I previously mentioned the total penalty BNP Paribas agreed to pay for laundering money to evade U.S. trade sanctions was $8,833.6M. The updated WSJ article said the total settlement is $8.97B. After realizing the disconnect, I went back to the federal plea deal. I missed that amount until this morning.
The forfeiture is $8,833.6M, which represents the amount the feds say on page 1 of the plea deal is
… representing the amount of proceeds traceable to the violations set forth in Count One of the Information.
Payments to the Federal Reserve ($508M), NY DFS ($2,240.4M) and NY County DA (up to $2,243.4M) are credited to that amount.
That $8.8B amount is the Total Forfeiture Amount.
In addition, there is a criminal fine for the illegal behavior. The methodology of working to a number is on page 3 and 4 of the plea deal. Conclusion is
…the appropriate fine amount is $140 million (the “Stipulated Fine Amount”), representing twice the amount of pecuniary gain to BNPP as a result of the offense conduct.

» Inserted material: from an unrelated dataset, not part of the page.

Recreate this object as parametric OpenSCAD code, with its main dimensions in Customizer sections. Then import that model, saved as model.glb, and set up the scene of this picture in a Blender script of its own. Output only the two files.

This is in addition to the forfeiture amount above. The plea deal says
Similarly, BNPP agrees that it will not receive credit toward the Total Forfeiture Amount as a result of its payment of the Stipulated Fine Amount.
The total dollar penalty is then:
- $8,833.6M – Total Forfeiture Amount
- $ 140M – Stipulated Fine Amount
- $8,973.6M – total penalty
The DFS consent decree says the bank will pay the state of New York $1.05B to settle the plea deal with the New York County District Attorney. This is less that the $2.2B allowed for a credit allowed under the federal deal. The difference will flow to the DoJ.
So here is my calculation of how the $8.97B will be split, ignoring another minimal four hundred dollars for a special assessment, which seems to be required as a part of any conviction:
$ million | agency |
2,240.4 | NY state Department of Financial Services |
508.0 | US Federal Reserve Bank |
1,005.0 | State of New York |
5,080.2 | US Department of Justice |
140.0 | United States Treasury |
8,973.6 | total monetary penalty |
Why so much discussion of banking fiascos?
As I’ve mentioned before, banks are the topic of so much discussion on this blog because that is an interest area of mine. Doesn’t fit on any of my other blogs, so this is the place. Also, I’m diving deep into some issues (Libor rate fixing, money laundering to facilitate tax evasion, and money laundering to evade US trade sanctions) to simultaneously understand what is going on in the world around us and to learn how the federal criminal justice system works.